Goal of the exercise —
Reproduce each of the lines word for word.
————
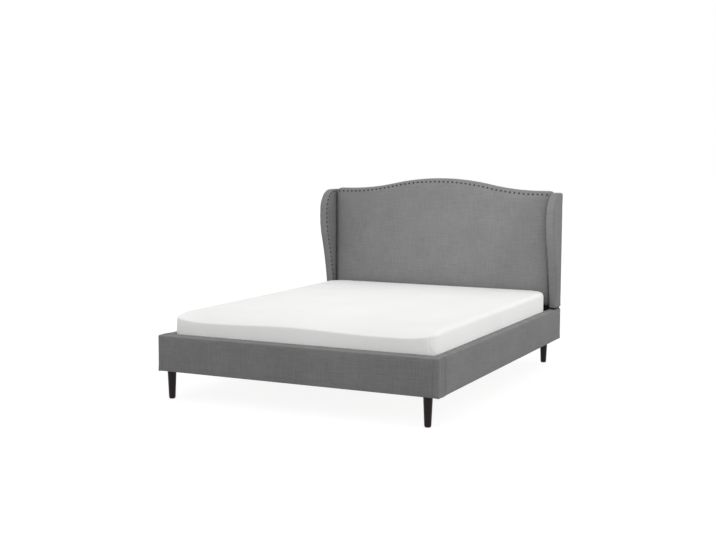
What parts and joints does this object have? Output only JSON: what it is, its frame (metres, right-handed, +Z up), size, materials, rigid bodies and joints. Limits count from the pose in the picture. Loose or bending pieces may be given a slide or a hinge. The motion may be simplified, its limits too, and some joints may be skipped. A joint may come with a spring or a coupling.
{
  "type": "upholstered bed",
  "caption": "Upholstered double bed with a camel-back, nail-studded headboard, side wings, padded rails, a slatted base, round tapered legs and a mattress in a white fitted sheet",
  "frame": {"origin": "on the floor, midway between the two side rails and midway between the foot rail's face and the headboard's back", "axes": "+X to the right seen from the foot, +Y from the foot to the headboard, +Z up"},
  "size_m": [1.72, 2.2, 1.2258],
  "materials": {
    "beam_hangers": "satin",
    "centre_beam": "satin",
    "centre_caps": "matte",
    "centre_legs": "satin",
    "corner_brackets": "satin",
    "fitted_sheet": "matte",
    "foot_rail_bottom_batten": "matte",
    "foot_rail_cover": "matte",
    "foot_rail_end_blocks": "matte",
    "foot_rail_front_board": "matte",
    "foot_rail_rear_board": "matte",
    "foot_rail_top_batten": "matte",
    "frame_bolts": "satin",
    "hanger_screws": "satin",
    "head_cross_rail": "matte",
    "headboard_back_cloth": "matte",
    "headboard_bottom_rail": "matte",
    "headboard_cover": "matte",
    "headboard_facing": "matte",
    "headboard_foam": "matte",
    "headboard_middle_rail": "matte",
    "headboard_nails": "satin",
    "headboard_post_left": "matte",
    "headboard_post_right": "matte",
    "headboard_top_rail": "matte",
    "ledge_screws": "satin",
    "leg_front_left": "satin",
    "leg_front_right": "satin",
    "leg_glides": "matte",
    "leg_inserts": "satin",
    "leg_rear_left": "satin",
    "leg_rear_right": "satin",
    "leg_studs": "satin",
    "levelling_feet": "matte",
    "long_screws": "satin",
    "mattress": "matte",
    "rear_corner_block_left": "matte",
    "rear_corner_block_right": "matte",
    "side_rail_beam_left": "matte",
    "side_rail_beam_right": "matte",
    "side_rail_cover_left": "matte",
    "side_rail_cover_right": "matte",
    "slat_caps_left": "matte",
    "slat_caps_right": "matte",
    "slat_ledge_left": "satin",
    "slat_ledge_right": "satin",
    "slats_left": "satin",
    "slats_right": "satin",
    "wing_core_left": "satin",
    "wing_core_right": "satin",
    "wing_cover_left": "matte",
    "wing_cover_right": "matte",
    "wing_nails_left": "satin",
    "wing_nails_right": "satin",
    "wing_padding_left": "matte",
    "wing_padding_right": "matte"
  },
  "bodies": {
    "frame": {"beam_hangers": "beam_hangers", "centre_beam": "centre_beam", "centre_caps": "centre_caps", "centre_legs": "centre_legs", "corner_brackets": "corner_brackets", "foot_rail_bottom_batten": "foot_rail_bottom_batten", "foot_rail_cover": "foot_rail_cover", "foot_rail_end_blocks": "foot_rail_end_blocks", "foot_rail_front_board": "foot_rail_front_board", "foot_rail_rear_board": "foot_rail_rear_board", "foot_rail_top_batten": "foot_rail_top_batten", "frame_bolts": "frame_bolts", "hanger_screws": "hanger_screws", "head_cross_rail": "head_cross_rail", "headboard_back_cloth": "headboard_back_cloth", "headboard_bottom_rail": "headboard_bottom_rail", "headboard_cover": "headboard_cover", "headboard_facing": "headboard_facing", "headboard_foam": "headboard_foam", "headboard_middle_rail": "headboard_middle_rail", "headboard_nails": "headboard_nails", "headboard_post_left": "headboard_post_left", "headboard_post_right": "headboard_post_right", "headboard_top_rail": "headboard_top_rail", "ledge_screws": "ledge_screws", "leg_front_left": "leg_front_left", "leg_front_right": "leg_front_right", "leg_glides": "leg_glides", "leg_inserts": "leg_inserts", "leg_rear_left": "leg_rear_left", "leg_rear_right": "leg_rear_right", "leg_studs": "leg_studs", "levelling_feet": "levelling_feet", "long_screws": "long_screws", "rear_corner_block_left": "rear_corner_block_left", "rear_corner_block_right": "rear_corner_block_right", "side_rail_beam_left": "side_rail_beam_left", "side_rail_beam_right": "side_rail_beam_right", "side_rail_cover_left": "side_rail_cover_left", "side_rail_cover_right": "side_rail_cover_right", "slat_caps_left": "slat_caps_left", "slat_caps_right": "slat_caps_right", "slat_ledge_left": "slat_ledge_left", "slat_ledge_right": "slat_ledge_right", "slats_left": "slats_left", "slats_right": "slats_right", "wing_core_left": "wing_core_left", "wing_core_right": "wing_core_right", "wing_cover_left": "wing_cover_left", "wing_cover_right": "wing_cover_right", "wing_nails_left": "wing_nails_left", "wing_nails_right": "wing_nails_right", "wing_padding_left": "wing_padding_left", "wing_padding_right": "wing_padding_right"},
    "mattress": {"mattress": "mattress", "fitted_sheet": "fitted_sheet"}
  },
  "joints": [
    {"name": "mattress_lift", "type": "slide", "parent": "frame", "child": "mattress", "axis": [0, 0, 1], "range_m": [0, 1]}
  ]
}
————
Task result —
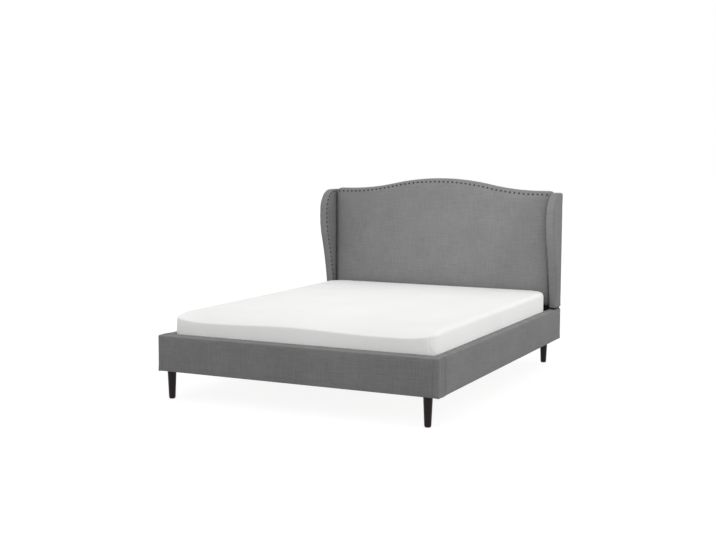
What parts and joints does this object have? Output only JSON: what it is, its frame (metres, right-handed, +Z up), size, materials, rigid bodies and joints. Limits count from the pose in the picture. Loose or bending pieces may be given a slide or a hinge. The motion may be simplified, its limits too, and some joints may be skipped. A joint may come with a spring or a coupling.
{
  "type": "upholstered bed",
  "caption": "Upholstered double bed with a camel-back, nail-studded headboard, side wings, padded rails, a slatted base, round tapered legs and a mattress in a white fitted sheet",
  "frame": {"origin": "on the floor, midway between the two side rails and midway between the foot rail's face and the headboard's back", "axes": "+X to the right seen from the foot, +Y from the foot to the headboard, +Z up"},
  "size_m": [1.72, 2.2, 1.2258],
  "materials": {
    "beam_hangers": "satin",
    "centre_beam": "satin",
    "centre_caps": "matte",
    "centre_legs": "satin",
    "corner_brackets": "satin",
    "fitted_sheet": "matte",
    "foot_rail_bottom_batten": "matte",
    "foot_rail_cover": "matte",
    "foot_rail_end_blocks": "matte",
    "foot_rail_front_board": "matte",
    "foot_rail_rear_board": "matte",
    "foot_rail_top_batten": "matte",
    "frame_bolts": "satin",
    "hanger_screws": "satin",
    "head_cross_rail": "matte",
    "headboard_back_cloth": "matte",
    "headboard_bottom_rail": "matte",
    "headboard_cover": "matte",
    "headboard_facing": "matte",
    "headboard_foam": "matte",
    "headboard_middle_rail": "matte",
    "headboard_nails": "satin",
    "headboard_post_left": "matte",
    "headboard_post_right": "matte",
    "headboard_top_rail": "matte",
    "ledge_screws": "satin",
    "leg_front_left": "satin",
    "leg_front_right": "satin",
    "leg_glides": "matte",
    "leg_inserts": "satin",
    "leg_rear_left": "satin",
    "leg_rear_right": "satin",
    "leg_studs": "satin",
    "levelling_feet": "matte",
    "long_screws": "satin",
    "mattress": "matte",
    "rear_corner_block_left": "matte",
    "rear_corner_block_right": "matte",
    "side_rail_beam_left": "matte",
    "side_rail_beam_right": "matte",
    "side_rail_cover_left": "matte",
    "side_rail_cover_right": "matte",
    "slat_caps_left": "matte",
    "slat_caps_right": "matte",
    "slat_ledge_left": "satin",
    "slat_ledge_right": "satin",
    "slats_left": "satin",
    "slats_right": "satin",
    "wing_core_left": "satin",
    "wing_core_right": "satin",
    "wing_cover_left": "matte",
    "wing_cover_right": "matte",
    "wing_nails_left": "satin",
    "wing_nails_right": "satin",
    "wing_padding_left": "matte",
    "wing_padding_right": "matte"
  },
  "bodies": {
    "frame": {"beam_hangers": "beam_hangers", "centre_beam": "centre_beam", "centre_caps": "centre_caps", "centre_legs": "centre_legs", "corner_brackets": "corner_brackets", "foot_rail_bottom_batten": "foot_rail_bottom_batten", "foot_rail_cover": "foot_rail_cover", "foot_rail_end_blocks": "foot_rail_end_blocks", "foot_rail_front_board": "foot_rail_front_board", "foot_rail_rear_board": "foot_rail_rear_board", "foot_rail_top_batten": "foot_rail_top_batten", "frame_bolts": "frame_bolts", "hanger_screws": "hanger_screws", "head_cross_rail": "head_cross_rail", "headboard_back_cloth": "headboard_back_cloth", "headboard_bottom_rail": "headboard_bottom_rail", "headboard_cover": "headboard_cover", "headboard_facing": "headboard_facing", "headboard_foam": "headboard_foam", "headboard_middle_rail": "headboard_middle_rail", "headboard_nails": "headboard_nails", "headboard_post_left": "headboard_post_left", "headboard_post_right": "headboard_post_right", "headboard_top_rail": "headboard_top_rail", "ledge_screws": "ledge_screws", "leg_front_left": "leg_front_left", "leg_front_right": "leg_front_right", "leg_glides": "leg_glides", "leg_inserts": "leg_inserts", "leg_rear_left": "leg_rear_left", "leg_rear_right": "leg_rear_right", "leg_studs": "leg_studs", "levelling_feet": "levelling_feet", "long_screws": "long_screws", "rear_corner_block_left": "rear_corner_block_left", "rear_corner_block_right": "rear_corner_block_right", "side_rail_beam_left": "side_rail_beam_left", "side_rail_beam_right": "side_rail_beam_right", "side_rail_cover_left": "side_rail_cover_left", "side_rail_cover_right": "side_rail_cover_right", "slat_caps_left": "slat_caps_left", "slat_caps_right": "slat_caps_right", "slat_ledge_left": "slat_ledge_left", "slat_ledge_right": "slat_ledge_right", "slats_left": "slats_left", "slats_right": "slats_right", "wing_core_left": "wing_core_left", "wing_core_right": "wing_core_right", "wing_cover_left": "wing_cover_left", "wing_cover_right": "wing_cover_right", "wing_nails_left": "wing_nails_left", "wing_nails_right": "wing_nails_right", "wing_padding_left": "wing_padding_left", "wing_padding_right": "wing_padding_right"},
    "mattress": {"mattress": "mattress", "fitted_sheet": "fitted_sheet"}
  },
  "joints": [
    {"name": "mattress_lift", "type": "slide", "parent": "frame", "child": "mattress", "axis": [0, 0, 1], "range_m": [0, 1]}
  ]
}